WHAT THE TASK REQUIRES – Each line should be copied exactly.

EXERCISE INPUTS –
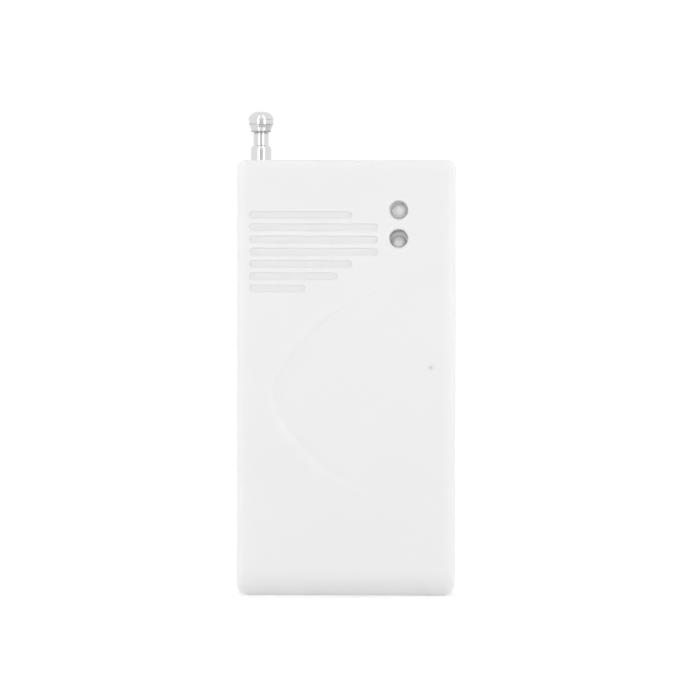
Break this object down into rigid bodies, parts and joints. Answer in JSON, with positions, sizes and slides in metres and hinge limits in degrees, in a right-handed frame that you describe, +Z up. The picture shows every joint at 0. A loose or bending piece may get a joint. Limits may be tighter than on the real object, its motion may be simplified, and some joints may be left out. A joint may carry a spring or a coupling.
{
  "type": "wireless door window sensor",
  "caption": "Slim white battery powered door and window sensor transmitter with two indicator lamps, a sliding battery door and a telescopic plated antenna, shown retracted.",
  "frame": {"origin": "middle of the flat back face, which is stuck or screwed to a door or frame", "axes": "+Z up along the case and the antenna, +Y out of the back face into the wall, +X to the right seen from the front"},
  "size_m": [0.0358, 0.0175, 0.0791],
  "materials": {
    "case_white": "white moulded ABS, fine satin",
    "door_white": "white moulded ABS, fine satin",
    "antenna_plating": "bright nickel plate",
    "knob_plating": "bright nickel plate",
    "brass_bush": "turned brass",
    "screw_steel": "zinc plated steel",
    "contact_steel": "nickel plated spring strip",
    "board_green": "solder mask on glass fibre board",
    "battery_wrap": "plain foil wrap",
    "lamp_resin": "clear cast resin",
    "lead_metal": "tinned lead frame",
    "black_epoxy": "moulded epoxy",
    "can_metal": "plated can",
    "choke_coat": "dipped coating",
    "capacitor_sleeve": "shrink sleeve",
    "chip_ceramic": "fired ceramic",
    "capacitor_ceramic": "fired ceramic",
    "header_black": "moulded nylon",
    "pin_brass": "plated square pin",
    "reed_glass": "clear glass"
  },
  "bodies": {
    "case": {"front_cover": "case_white", "back_cover": "case_white", "circuit_board": "board_green", "battery": "battery_wrap", "positive_contact": "contact_steel", "negative_contact": "contact_steel", "battery_spring": "contact_steel", "upper_lamp_leads": "lead_metal", "upper_lamp_lens": "lamp_resin", "lower_lamp_leads": "lead_metal", "lower_lamp_lens": "lamp_resin", "antenna_case_tube": "antenna_plating", "antenna_base_lug": "antenna_plating", "case_screws": "screw_steel", "board_screws": "screw_steel", "antenna_screw": "screw_steel", "encoder_chip": "black_epoxy", "code_header_pins": "pin_brass", "code_header_base": "header_black", "code_jumpers": "header_black", "saw_resonator": "can_metal", "rf_transistor": "black_epoxy", "smoothing_capacitor": "capacitor_sleeve", "rf_choke": "choke_coat", "chip_resistors": "chip_ceramic", "ceramic_capacitors": "capacitor_ceramic", "reed_capsule": "reed_glass", "reed_leads": "lead_metal"},
    "battery_door": {"battery_door": "door_white"},
    "antenna_lower": {"antenna_lower_section": "antenna_plating", "antenna_lower_bush": "brass_bush"},
    "antenna_upper": {"antenna_upper_section": "antenna_plating", "antenna_upper_bush": "brass_bush"},
    "antenna_tip": {"antenna_rod": "antenna_plating", "antenna_rod_bush": "brass_bush", "antenna_knob": "knob_plating"}
  },
  "joints": [
    {"name": "antenna_lower_slide", "type": "slide", "parent": "case", "child": "antenna_lower", "axis": [0, 0, 1], "range_m": [0, 0.049]},
    {"name": "antenna_upper_slide", "type": "slide", "parent": "antenna_lower", "child": "antenna_upper", "axis": [0, 0, 1], "range_m": [0, 0.049]},
    {"name": "antenna_tip_slide", "type": "slide", "parent": "antenna_upper", "child": "antenna_tip", "axis": [0, 0, 1], "range_m": [0, 0.047]},
    {"name": "battery_door_slide", "type": "slide", "parent": "case", "child": "battery_door", "axis": [0, 0, -1], "range_m": [0, 0.036]}
  ]
}
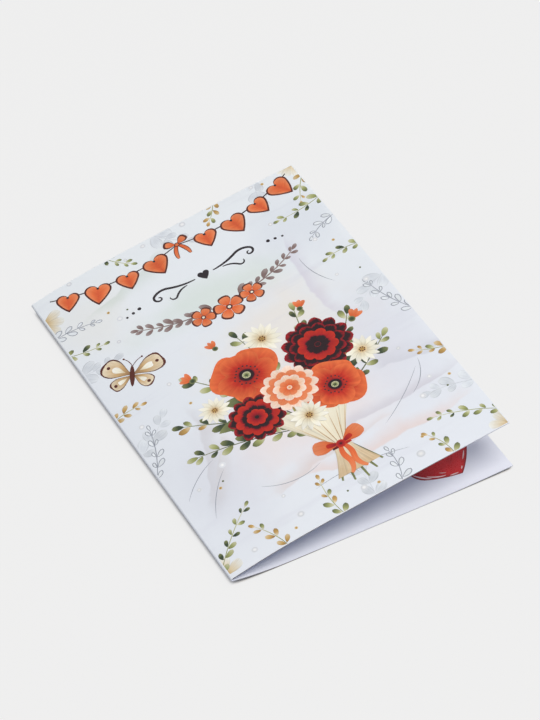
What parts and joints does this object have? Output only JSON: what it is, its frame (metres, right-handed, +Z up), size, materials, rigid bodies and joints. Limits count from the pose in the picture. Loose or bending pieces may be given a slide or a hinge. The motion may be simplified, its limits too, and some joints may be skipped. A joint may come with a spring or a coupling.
{
  "type": "greeting card",
  "caption": "Folded A6 greeting card of one sheet of card, lying on its back with the cover sprung slightly open.",
  "frame": {"origin": "middle of the level stretch of the back panel's outer face, on which the card rests", "axes": "+Z up, out of the table; +Y along the fold towards the top of the cover; +X from the fold towards the free edges"},
  "size_m": [0.1049, 0.148, 0.0224],
  "materials": {
    "card_stock": "smooth uncoated white card with a faint cool wash",
    "cover_print": "matt watercolour-style print in orange, crimson, olive and brown",
    "inside_print": "slightly glossy red print with white brush strokes"
  },
  "bodies": {
    "root": {"folded_card": "card_stock"}
  },
  "joints": []
}
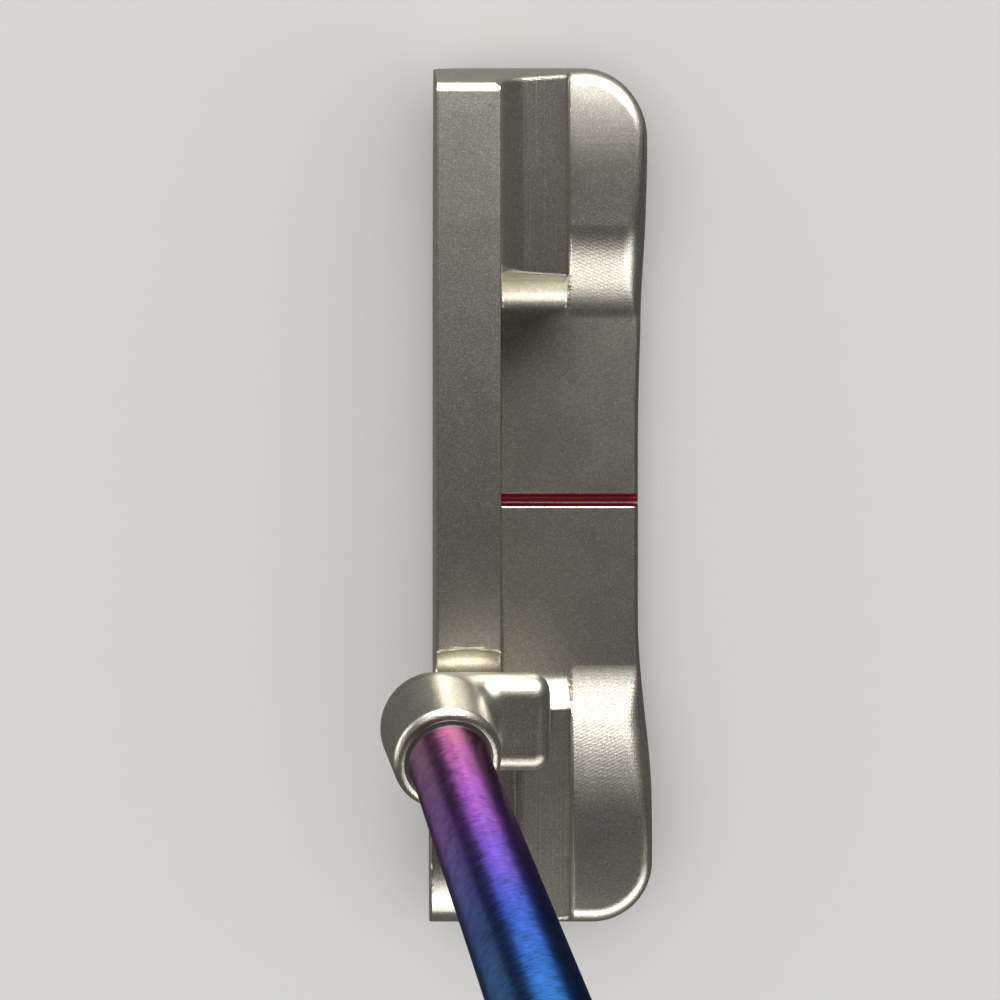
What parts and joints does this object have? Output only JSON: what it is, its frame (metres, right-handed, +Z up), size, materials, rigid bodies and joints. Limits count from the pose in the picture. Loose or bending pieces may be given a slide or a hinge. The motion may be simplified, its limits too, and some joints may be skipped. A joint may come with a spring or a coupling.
{
  "type": "putter",
  "caption": "Heel-toe weighted blade putter with a milled flange, red sight line, plumber's neck, tinted steel shaft, pistol grip and screw-in sole weights.",
  "frame": {"origin": "middle of the sole's flat, under the sight line, on the ground", "axes": "+X towards the heel, -Y towards the target (the face looks along -Y), +Z up; the shaft leans towards +X and +Y"},
  "size_m": [0.3546, 0.1658, 0.8122],
  "materials": {
    "satin_steel": "bead-blasted satin stainless steel with fine milling marks in the recesses",
    "tinted_steel": "heat-tinted steel, pink-purple at the hosel running to violet, blue and teal",
    "red_enamel": "glossy red enamel",
    "weight_steel": "turned satin steel",
    "epoxy": "dark cured epoxy",
    "black_rubber": "matt black rubber",
    "grip_skin": "textured black polyurethane skin with a stitched back seam",
    "foam": "matt closed-cell foam",
    "tape": "masking tape",
    "cork": "cork"
  },
  "bodies": {
    "club": {"head": "satin_steel", "sight_line_paint": "red_enamel", "hosel_epoxy": "epoxy", "shaft": "tinted_steel", "shaft_tip_plug": "cork", "grip_tape": "tape", "grip_underlisting": "foam", "grip_cover": "grip_skin", "grip_nose_ring": "black_rubber", "grip_butt_cap": "black_rubber"},
    "toe_washer": {"toe_weight_washer": "black_rubber"},
    "toe_weight": {"toe_sole_weight": "weight_steel"},
    "heel_washer": {"heel_weight_washer": "black_rubber"},
    "heel_weight": {"heel_sole_weight": "weight_steel"}
  },
  "joints": [
    {"name": "toe_weight_travel", "type": "slide", "parent": "club", "child": "toe_washer", "axis": [-0.1403, 0, -0.9901], "range_m": [0, 0.006]},
    {"name": "toe_weight_turn", "type": "hinge", "parent": "toe_washer", "child": "toe_weight", "pos_m": [-0.0435, -0.0013, 0.00152], "axis": [-0.1403, 0, -0.9901], "range_deg": [0, 2161]},
    {"name": "heel_weight_travel", "type": "slide", "parent": "club", "child": "heel_washer", "axis": [0.1403, 0, -0.9901], "range_m": [0, 0.006]},
    {"name": "heel_weight_turn", "type": "hinge", "parent": "heel_washer", "child": "heel_weight", "pos_m": [0.0435, -0.0013, 0.00152], "axis": [0.1403, 0, -0.9901], "range_deg": [0, 2161]}
  ],
  "couplings": [
    {"joint": "toe_weight_turn", "follows": "toe_weight_travel", "rad_per_m": 6283.2},
    {"joint": "heel_weight_turn", "follows": "heel_weight_travel", "rad_per_m": 6283.2}
  ]
}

FULL SOLUTION –
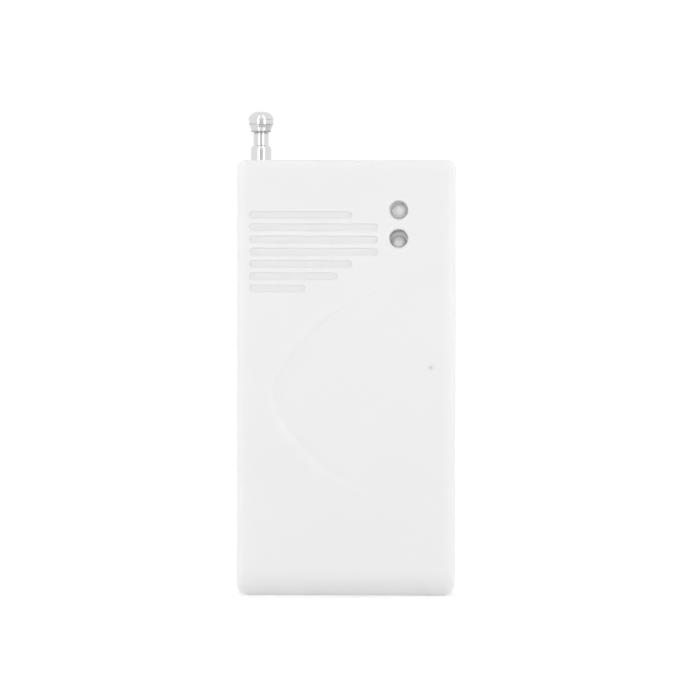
Break this object down into rigid bodies, parts and joints. Answer in JSON, with positions, sizes and slides in metres and hinge limits in degrees, in a right-handed frame that you describe, +Z up. The picture shows every joint at 0. A loose or bending piece may get a joint. Limits may be tighter than on the real object, its motion may be simplified, and some joints may be left out. A joint may carry a spring or a coupling.
{
  "type": "wireless door window sensor",
  "caption": "Slim white battery powered door and window sensor transmitter with two indicator lamps, a sliding battery door and a telescopic plated antenna, shown retracted.",
  "frame": {"origin": "middle of the flat back face, which is stuck or screwed to a door or frame", "axes": "+Z up along the case and the antenna, +Y out of the back face into the wall, +X to the right seen from the front"},
  "size_m": [0.0358, 0.0175, 0.0791],
  "materials": {
    "case_white": "white moulded ABS, fine satin",
    "door_white": "white moulded ABS, fine satin",
    "antenna_plating": "bright nickel plate",
    "knob_plating": "bright nickel plate",
    "brass_bush": "turned brass",
    "screw_steel": "zinc plated steel",
    "contact_steel": "nickel plated spring strip",
    "board_green": "solder mask on glass fibre board",
    "battery_wrap": "plain foil wrap",
    "lamp_resin": "clear cast resin",
    "lead_metal": "tinned lead frame",
    "black_epoxy": "moulded epoxy",
    "can_metal": "plated can",
    "choke_coat": "dipped coating",
    "capacitor_sleeve": "shrink sleeve",
    "chip_ceramic": "fired ceramic",
    "capacitor_ceramic": "fired ceramic",
    "header_black": "moulded nylon",
    "pin_brass": "plated square pin",
    "reed_glass": "clear glass"
  },
  "bodies": {
    "case": {"front_cover": "case_white", "back_cover": "case_white", "circuit_board": "board_green", "battery": "battery_wrap", "positive_contact": "contact_steel", "negative_contact": "contact_steel", "battery_spring": "contact_steel", "upper_lamp_leads": "lead_metal", "upper_lamp_lens": "lamp_resin", "lower_lamp_leads": "lead_metal", "lower_lamp_lens": "lamp_resin", "antenna_case_tube": "antenna_plating", "antenna_base_lug": "antenna_plating", "case_screws": "screw_steel", "board_screws": "screw_steel", "antenna_screw": "screw_steel", "encoder_chip": "black_epoxy", "code_header_pins": "pin_brass", "code_header_base": "header_black", "code_jumpers": "header_black", "saw_resonator": "can_metal", "rf_transistor": "black_epoxy", "smoothing_capacitor": "capacitor_sleeve", "rf_choke": "choke_coat", "chip_resistors": "chip_ceramic", "ceramic_capacitors": "capacitor_ceramic", "reed_capsule": "reed_glass", "reed_leads": "lead_metal"},
    "battery_door": {"battery_door": "door_white"},
    "antenna_lower": {"antenna_lower_section": "antenna_plating", "antenna_lower_bush": "brass_bush"},
    "antenna_upper": {"antenna_upper_section": "antenna_plating", "antenna_upper_bush": "brass_bush"},
    "antenna_tip": {"antenna_rod": "antenna_plating", "antenna_rod_bush": "brass_bush", "antenna_knob": "knob_plating"}
  },
  "joints": [
    {"name": "antenna_lower_slide", "type": "slide", "parent": "case", "child": "antenna_lower", "axis": [0, 0, 1], "range_m": [0, 0.049]},
    {"name": "antenna_upper_slide", "type": "slide", "parent": "antenna_lower", "child": "antenna_upper", "axis": [0, 0, 1], "range_m": [0, 0.049]},
    {"name": "antenna_tip_slide", "type": "slide", "parent": "antenna_upper", "child": "antenna_tip", "axis": [0, 0, 1], "range_m": [0, 0.047]},
    {"name": "battery_door_slide", "type": "slide", "parent": "case", "child": "battery_door", "axis": [0, 0, -1], "range_m": [0, 0.036]}
  ]
}
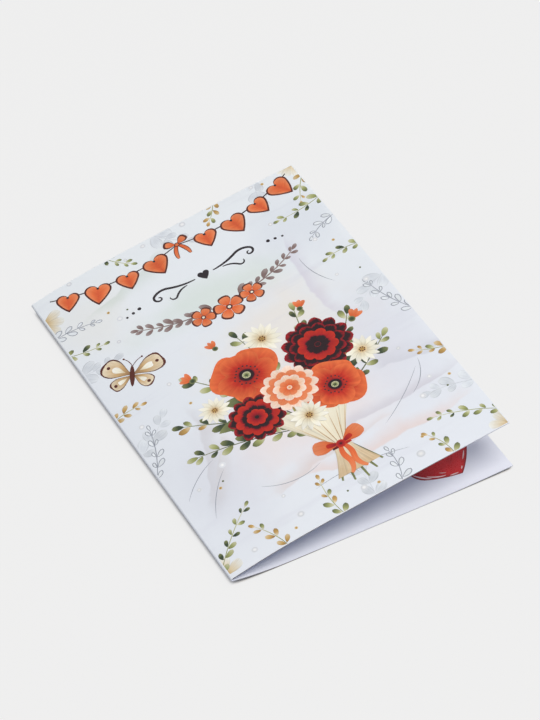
What parts and joints does this object have? Output only JSON: what it is, its frame (metres, right-handed, +Z up), size, materials, rigid bodies and joints. Limits count from the pose in the picture. Loose or bending pieces may be given a slide or a hinge. The motion may be simplified, its limits too, and some joints may be skipped. A joint may come with a spring or a coupling.
{
  "type": "greeting card",
  "caption": "Folded A6 greeting card of one sheet of card, lying on its back with the cover sprung slightly open.",
  "frame": {"origin": "middle of the level stretch of the back panel's outer face, on which the card rests", "axes": "+Z up, out of the table; +Y along the fold towards the top of the cover; +X from the fold towards the free edges"},
  "size_m": [0.1049, 0.148, 0.0224],
  "materials": {
    "card_stock": "smooth uncoated white card with a faint cool wash",
    "cover_print": "matt watercolour-style print in orange, crimson, olive and brown",
    "inside_print": "slightly glossy red print with white brush strokes"
  },
  "bodies": {
    "root": {"folded_card": "card_stock"}
  },
  "joints": []
}
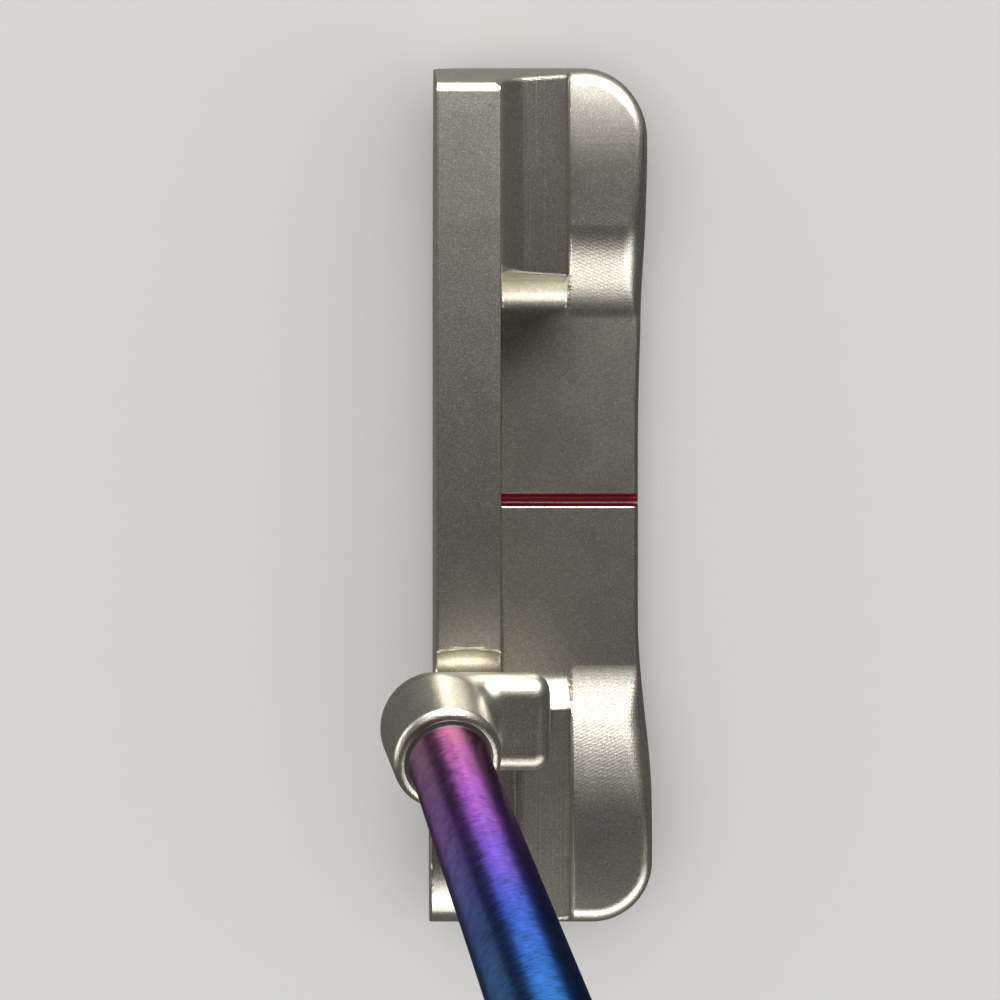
What parts and joints does this object have? Output only JSON: what it is, its frame (metres, right-handed, +Z up), size, materials, rigid bodies and joints. Limits count from the pose in the picture. Loose or bending pieces may be given a slide or a hinge. The motion may be simplified, its limits too, and some joints may be skipped. A joint may come with a spring or a coupling.
{
  "type": "putter",
  "caption": "Heel-toe weighted blade putter with a milled flange, red sight line, plumber's neck, tinted steel shaft, pistol grip and screw-in sole weights.",
  "frame": {"origin": "middle of the sole's flat, under the sight line, on the ground", "axes": "+X towards the heel, -Y towards the target (the face looks along -Y), +Z up; the shaft leans towards +X and +Y"},
  "size_m": [0.3546, 0.1658, 0.8122],
  "materials": {
    "satin_steel": "bead-blasted satin stainless steel with fine milling marks in the recesses",
    "tinted_steel": "heat-tinted steel, pink-purple at the hosel running to violet, blue and teal",
    "red_enamel": "glossy red enamel",
    "weight_steel": "turned satin steel",
    "epoxy": "dark cured epoxy",
    "black_rubber": "matt black rubber",
    "grip_skin": "textured black polyurethane skin with a stitched back seam",
    "foam": "matt closed-cell foam",
    "tape": "masking tape",
    "cork": "cork"
  },
  "bodies": {
    "club": {"head": "satin_steel", "sight_line_paint": "red_enamel", "hosel_epoxy": "epoxy", "shaft": "tinted_steel", "shaft_tip_plug": "cork", "grip_tape": "tape", "grip_underlisting": "foam", "grip_cover": "grip_skin", "grip_nose_ring": "black_rubber", "grip_butt_cap": "black_rubber"},
    "toe_washer": {"toe_weight_washer": "black_rubber"},
    "toe_weight": {"toe_sole_weight": "weight_steel"},
    "heel_washer": {"heel_weight_washer": "black_rubber"},
    "heel_weight": {"heel_sole_weight": "weight_steel"}
  },
  "joints": [
    {"name": "toe_weight_travel", "type": "slide", "parent": "club", "child": "toe_washer", "axis": [-0.1403, 0, -0.9901], "range_m": [0, 0.006]},
    {"name": "toe_weight_turn", "type": "hinge", "parent": "toe_washer", "child": "toe_weight", "pos_m": [-0.0435, -0.0013, 0.00152], "axis": [-0.1403, 0, -0.9901], "range_deg": [0, 2161]},
    {"name": "heel_weight_travel", "type": "slide", "parent": "club", "child": "heel_washer", "axis": [0.1403, 0, -0.9901], "range_m": [0, 0.006]},
    {"name": "heel_weight_turn", "type": "hinge", "parent": "heel_washer", "child": "heel_weight", "pos_m": [0.0435, -0.0013, 0.00152], "axis": [0.1403, 0, -0.9901], "range_deg": [0, 2161]}
  ],
  "couplings": [
    {"joint": "toe_weight_turn", "follows": "toe_weight_travel", "rad_per_m": 6283.2},
    {"joint": "heel_weight_turn", "follows": "heel_weight_travel", "rad_per_m": 6283.2}
  ]
}